»»

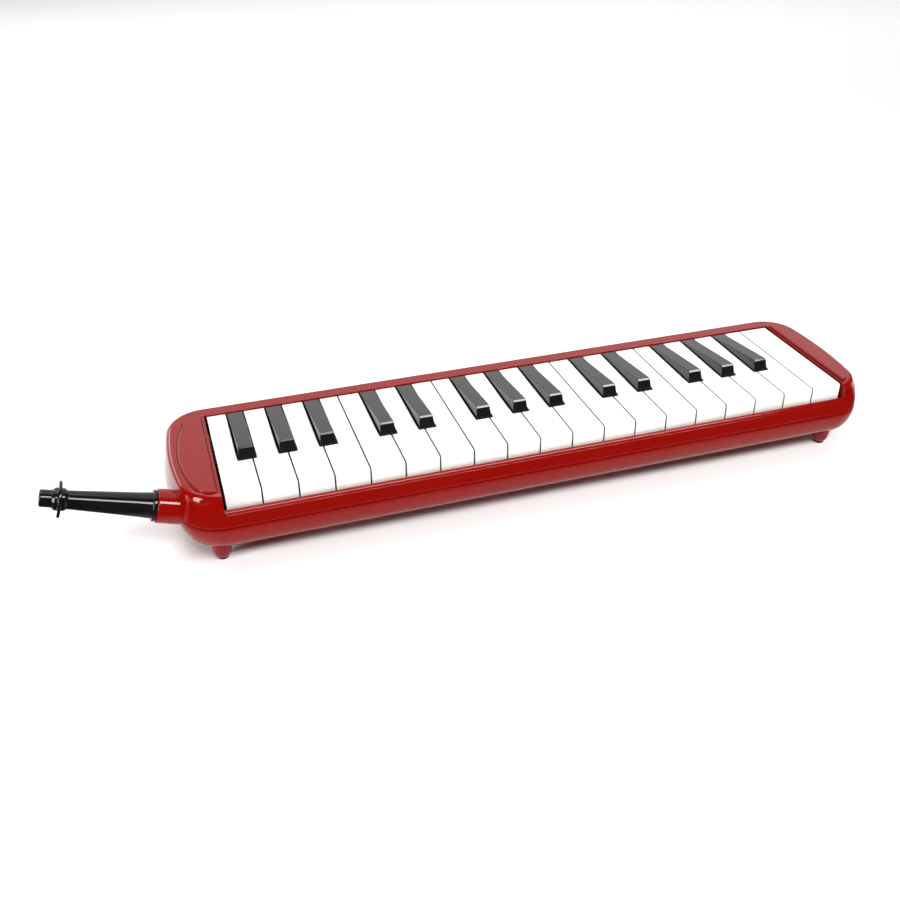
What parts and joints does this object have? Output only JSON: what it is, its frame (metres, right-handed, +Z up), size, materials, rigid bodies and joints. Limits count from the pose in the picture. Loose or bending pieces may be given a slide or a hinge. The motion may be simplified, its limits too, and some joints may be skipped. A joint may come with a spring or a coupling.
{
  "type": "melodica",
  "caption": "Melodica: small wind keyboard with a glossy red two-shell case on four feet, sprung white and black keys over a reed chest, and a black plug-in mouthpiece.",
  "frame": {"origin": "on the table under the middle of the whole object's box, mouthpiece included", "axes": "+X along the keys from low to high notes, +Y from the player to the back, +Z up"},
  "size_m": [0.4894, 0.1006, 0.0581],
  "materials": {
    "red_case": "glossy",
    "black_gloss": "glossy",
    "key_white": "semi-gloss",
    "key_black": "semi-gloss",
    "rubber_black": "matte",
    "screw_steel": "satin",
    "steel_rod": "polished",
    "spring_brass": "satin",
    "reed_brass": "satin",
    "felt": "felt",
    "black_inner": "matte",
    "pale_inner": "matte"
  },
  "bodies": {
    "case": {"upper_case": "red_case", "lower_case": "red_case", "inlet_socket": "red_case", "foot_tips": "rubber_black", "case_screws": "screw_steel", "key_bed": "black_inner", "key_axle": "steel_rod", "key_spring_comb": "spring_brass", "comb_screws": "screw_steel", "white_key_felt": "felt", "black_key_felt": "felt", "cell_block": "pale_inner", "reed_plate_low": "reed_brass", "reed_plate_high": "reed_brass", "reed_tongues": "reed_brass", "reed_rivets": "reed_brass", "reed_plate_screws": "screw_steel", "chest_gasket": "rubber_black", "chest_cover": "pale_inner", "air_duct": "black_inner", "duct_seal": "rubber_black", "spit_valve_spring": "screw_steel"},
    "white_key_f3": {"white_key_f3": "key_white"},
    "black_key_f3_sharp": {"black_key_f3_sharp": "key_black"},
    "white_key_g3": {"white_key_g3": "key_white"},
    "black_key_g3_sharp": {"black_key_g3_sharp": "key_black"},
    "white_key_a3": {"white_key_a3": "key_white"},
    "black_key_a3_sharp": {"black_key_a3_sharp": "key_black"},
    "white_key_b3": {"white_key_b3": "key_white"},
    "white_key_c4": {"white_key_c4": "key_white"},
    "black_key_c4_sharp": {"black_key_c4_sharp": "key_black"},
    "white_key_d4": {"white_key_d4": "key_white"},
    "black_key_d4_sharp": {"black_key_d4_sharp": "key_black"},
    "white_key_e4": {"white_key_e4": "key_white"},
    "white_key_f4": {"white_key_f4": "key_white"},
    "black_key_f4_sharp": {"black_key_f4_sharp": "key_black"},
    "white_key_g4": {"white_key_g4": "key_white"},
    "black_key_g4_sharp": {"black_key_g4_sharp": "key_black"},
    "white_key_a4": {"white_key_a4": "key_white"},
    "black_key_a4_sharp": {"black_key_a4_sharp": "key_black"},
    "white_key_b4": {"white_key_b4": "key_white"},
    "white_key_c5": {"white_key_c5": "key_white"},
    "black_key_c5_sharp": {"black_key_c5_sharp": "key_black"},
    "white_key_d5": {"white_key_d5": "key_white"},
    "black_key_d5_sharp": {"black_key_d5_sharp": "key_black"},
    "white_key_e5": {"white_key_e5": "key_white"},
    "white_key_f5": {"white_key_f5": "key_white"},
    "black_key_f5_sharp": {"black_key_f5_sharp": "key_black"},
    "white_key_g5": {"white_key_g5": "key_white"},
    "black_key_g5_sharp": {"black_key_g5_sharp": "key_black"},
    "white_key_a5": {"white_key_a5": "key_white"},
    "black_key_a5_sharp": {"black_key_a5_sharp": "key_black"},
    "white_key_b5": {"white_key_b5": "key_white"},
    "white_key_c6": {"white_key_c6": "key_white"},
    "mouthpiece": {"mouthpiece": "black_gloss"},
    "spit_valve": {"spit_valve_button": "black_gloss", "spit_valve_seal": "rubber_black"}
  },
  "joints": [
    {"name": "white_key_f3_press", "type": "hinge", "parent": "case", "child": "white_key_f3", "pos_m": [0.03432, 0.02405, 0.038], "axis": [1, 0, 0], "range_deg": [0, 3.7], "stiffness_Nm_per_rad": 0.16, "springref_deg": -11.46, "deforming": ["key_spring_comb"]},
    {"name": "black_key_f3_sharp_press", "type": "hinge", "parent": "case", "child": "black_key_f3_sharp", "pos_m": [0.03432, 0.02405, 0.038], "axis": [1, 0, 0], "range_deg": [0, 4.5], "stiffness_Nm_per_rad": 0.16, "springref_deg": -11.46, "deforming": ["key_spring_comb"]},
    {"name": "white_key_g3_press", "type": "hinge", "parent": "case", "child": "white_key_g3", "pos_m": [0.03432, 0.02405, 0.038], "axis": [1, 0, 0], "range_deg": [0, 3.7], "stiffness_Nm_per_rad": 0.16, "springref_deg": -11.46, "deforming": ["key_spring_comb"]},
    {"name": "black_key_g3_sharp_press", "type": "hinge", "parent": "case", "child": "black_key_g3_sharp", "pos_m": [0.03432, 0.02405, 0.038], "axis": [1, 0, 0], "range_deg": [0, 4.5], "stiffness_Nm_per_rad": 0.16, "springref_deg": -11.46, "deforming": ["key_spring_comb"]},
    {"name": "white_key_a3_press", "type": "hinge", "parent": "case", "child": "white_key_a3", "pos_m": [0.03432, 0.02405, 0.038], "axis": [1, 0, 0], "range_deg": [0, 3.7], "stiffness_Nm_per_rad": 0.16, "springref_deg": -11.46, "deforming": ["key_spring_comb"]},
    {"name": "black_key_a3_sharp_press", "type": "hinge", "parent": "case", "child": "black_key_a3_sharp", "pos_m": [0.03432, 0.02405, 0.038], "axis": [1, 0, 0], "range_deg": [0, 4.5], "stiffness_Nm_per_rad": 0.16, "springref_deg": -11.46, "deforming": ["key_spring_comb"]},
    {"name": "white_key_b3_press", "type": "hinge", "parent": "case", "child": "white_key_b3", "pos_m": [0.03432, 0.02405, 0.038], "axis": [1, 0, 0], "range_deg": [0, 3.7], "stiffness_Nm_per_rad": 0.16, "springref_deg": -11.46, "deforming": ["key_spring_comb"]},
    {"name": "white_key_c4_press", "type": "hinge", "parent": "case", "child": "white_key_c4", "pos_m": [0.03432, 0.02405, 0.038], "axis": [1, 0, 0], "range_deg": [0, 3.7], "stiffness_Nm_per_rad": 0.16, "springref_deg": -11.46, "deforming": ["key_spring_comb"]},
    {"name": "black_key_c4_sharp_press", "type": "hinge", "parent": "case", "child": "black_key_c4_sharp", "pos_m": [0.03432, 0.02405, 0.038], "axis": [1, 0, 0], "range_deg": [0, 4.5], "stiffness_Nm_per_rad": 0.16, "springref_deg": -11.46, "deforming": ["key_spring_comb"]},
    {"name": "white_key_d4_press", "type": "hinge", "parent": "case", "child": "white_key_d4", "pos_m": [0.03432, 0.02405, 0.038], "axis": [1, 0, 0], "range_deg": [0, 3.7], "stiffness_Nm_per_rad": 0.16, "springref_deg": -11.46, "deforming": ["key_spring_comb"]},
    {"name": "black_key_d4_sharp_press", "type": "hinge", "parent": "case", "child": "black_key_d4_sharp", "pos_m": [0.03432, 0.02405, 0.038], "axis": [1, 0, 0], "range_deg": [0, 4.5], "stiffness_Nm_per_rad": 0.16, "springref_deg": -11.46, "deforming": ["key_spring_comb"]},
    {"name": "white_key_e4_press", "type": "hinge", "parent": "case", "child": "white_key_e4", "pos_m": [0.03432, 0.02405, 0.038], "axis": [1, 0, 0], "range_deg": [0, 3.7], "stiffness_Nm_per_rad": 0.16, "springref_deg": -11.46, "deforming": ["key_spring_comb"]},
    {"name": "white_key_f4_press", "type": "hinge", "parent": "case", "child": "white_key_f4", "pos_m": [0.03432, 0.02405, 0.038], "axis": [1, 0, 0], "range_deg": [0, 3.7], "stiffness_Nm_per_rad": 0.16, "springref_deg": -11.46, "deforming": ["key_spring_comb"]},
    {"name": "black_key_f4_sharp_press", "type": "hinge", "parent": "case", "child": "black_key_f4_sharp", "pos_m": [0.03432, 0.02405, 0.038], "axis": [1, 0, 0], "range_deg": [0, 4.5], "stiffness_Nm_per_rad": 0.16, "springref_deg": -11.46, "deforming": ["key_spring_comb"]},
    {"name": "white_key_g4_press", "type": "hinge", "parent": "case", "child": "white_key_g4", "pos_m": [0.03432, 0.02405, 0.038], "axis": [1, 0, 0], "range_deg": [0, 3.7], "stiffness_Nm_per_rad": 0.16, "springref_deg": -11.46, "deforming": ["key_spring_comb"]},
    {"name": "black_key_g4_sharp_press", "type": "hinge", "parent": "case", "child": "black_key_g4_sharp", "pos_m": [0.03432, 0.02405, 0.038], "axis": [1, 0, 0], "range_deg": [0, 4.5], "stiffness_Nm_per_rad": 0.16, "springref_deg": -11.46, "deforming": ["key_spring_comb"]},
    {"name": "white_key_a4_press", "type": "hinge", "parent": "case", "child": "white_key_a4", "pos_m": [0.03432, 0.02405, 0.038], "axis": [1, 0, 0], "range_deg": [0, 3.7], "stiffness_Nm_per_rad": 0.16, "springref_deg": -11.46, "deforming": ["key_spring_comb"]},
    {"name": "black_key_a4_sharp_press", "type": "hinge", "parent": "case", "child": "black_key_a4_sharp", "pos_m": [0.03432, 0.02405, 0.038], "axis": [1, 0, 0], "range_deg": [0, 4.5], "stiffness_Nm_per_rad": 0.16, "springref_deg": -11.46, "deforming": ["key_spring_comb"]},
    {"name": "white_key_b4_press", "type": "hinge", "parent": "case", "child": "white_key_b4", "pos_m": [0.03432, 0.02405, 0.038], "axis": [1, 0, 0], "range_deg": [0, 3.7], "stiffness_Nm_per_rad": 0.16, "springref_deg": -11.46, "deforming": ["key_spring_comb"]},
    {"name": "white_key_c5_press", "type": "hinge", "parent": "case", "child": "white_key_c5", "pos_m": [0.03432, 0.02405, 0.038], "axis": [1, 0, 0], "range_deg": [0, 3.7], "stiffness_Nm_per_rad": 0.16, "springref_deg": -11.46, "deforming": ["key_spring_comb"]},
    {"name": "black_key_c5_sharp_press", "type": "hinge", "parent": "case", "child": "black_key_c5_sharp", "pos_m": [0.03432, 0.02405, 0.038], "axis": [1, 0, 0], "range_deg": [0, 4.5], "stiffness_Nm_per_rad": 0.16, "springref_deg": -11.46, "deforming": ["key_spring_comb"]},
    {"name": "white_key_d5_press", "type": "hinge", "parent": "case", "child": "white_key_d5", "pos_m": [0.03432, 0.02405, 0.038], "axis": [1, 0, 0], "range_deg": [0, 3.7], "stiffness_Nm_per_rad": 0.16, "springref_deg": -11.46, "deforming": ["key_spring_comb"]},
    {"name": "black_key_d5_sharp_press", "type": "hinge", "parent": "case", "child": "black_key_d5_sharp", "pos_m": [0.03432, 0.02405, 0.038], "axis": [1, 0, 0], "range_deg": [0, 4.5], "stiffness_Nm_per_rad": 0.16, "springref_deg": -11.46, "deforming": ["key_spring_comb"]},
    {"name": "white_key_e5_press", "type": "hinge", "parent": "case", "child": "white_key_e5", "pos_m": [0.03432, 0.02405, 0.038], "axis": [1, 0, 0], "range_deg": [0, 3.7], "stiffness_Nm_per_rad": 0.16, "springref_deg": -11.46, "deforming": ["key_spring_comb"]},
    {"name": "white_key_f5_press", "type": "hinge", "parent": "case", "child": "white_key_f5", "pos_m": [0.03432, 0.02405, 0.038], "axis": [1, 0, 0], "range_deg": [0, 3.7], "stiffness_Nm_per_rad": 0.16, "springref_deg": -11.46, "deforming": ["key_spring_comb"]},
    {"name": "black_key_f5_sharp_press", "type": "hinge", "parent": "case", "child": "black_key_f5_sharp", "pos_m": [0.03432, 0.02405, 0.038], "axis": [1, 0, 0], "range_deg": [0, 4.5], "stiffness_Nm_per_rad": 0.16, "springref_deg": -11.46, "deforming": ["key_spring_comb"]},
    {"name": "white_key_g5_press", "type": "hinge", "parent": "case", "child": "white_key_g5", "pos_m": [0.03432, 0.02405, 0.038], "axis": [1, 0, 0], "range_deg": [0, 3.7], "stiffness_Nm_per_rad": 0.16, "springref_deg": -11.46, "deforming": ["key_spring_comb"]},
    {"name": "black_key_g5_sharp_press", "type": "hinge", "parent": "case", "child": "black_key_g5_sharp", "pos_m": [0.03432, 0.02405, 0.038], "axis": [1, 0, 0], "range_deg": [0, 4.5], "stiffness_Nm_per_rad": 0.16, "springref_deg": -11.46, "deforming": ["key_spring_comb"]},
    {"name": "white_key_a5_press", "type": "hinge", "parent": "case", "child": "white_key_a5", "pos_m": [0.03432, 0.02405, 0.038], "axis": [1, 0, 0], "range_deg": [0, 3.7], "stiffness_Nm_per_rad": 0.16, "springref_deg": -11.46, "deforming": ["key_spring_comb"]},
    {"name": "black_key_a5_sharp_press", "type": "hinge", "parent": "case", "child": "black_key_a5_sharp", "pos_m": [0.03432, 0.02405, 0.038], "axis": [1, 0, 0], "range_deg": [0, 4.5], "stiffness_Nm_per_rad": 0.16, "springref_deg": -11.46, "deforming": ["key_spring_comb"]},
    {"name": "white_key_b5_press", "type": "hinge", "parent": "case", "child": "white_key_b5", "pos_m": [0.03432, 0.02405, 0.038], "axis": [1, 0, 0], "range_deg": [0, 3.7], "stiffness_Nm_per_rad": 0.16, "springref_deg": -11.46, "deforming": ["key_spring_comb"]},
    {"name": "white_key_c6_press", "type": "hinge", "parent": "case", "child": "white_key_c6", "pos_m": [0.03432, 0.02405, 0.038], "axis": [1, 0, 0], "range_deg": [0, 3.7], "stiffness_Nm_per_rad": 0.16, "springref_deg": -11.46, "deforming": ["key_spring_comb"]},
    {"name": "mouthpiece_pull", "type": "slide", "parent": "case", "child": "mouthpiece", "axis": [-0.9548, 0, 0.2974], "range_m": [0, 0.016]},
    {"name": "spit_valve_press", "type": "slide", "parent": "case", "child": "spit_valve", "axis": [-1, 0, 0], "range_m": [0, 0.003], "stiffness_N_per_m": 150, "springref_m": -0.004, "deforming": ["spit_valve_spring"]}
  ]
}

««

Search the listing for the word "bodies". Copy every line in which it occurs.

What parts and joints does this object have? Output only JSON: what it is, its frame (metres, right-handed, +Z up), size, materials, rigid bodies and joints. Limits count from the pose in the picture. Loose or bending pieces may be given a slide or a hinge. The motion may be simplified, its limits too, and some joints may be skipped. A joint may come with a spring or a coupling.
  "bodies": {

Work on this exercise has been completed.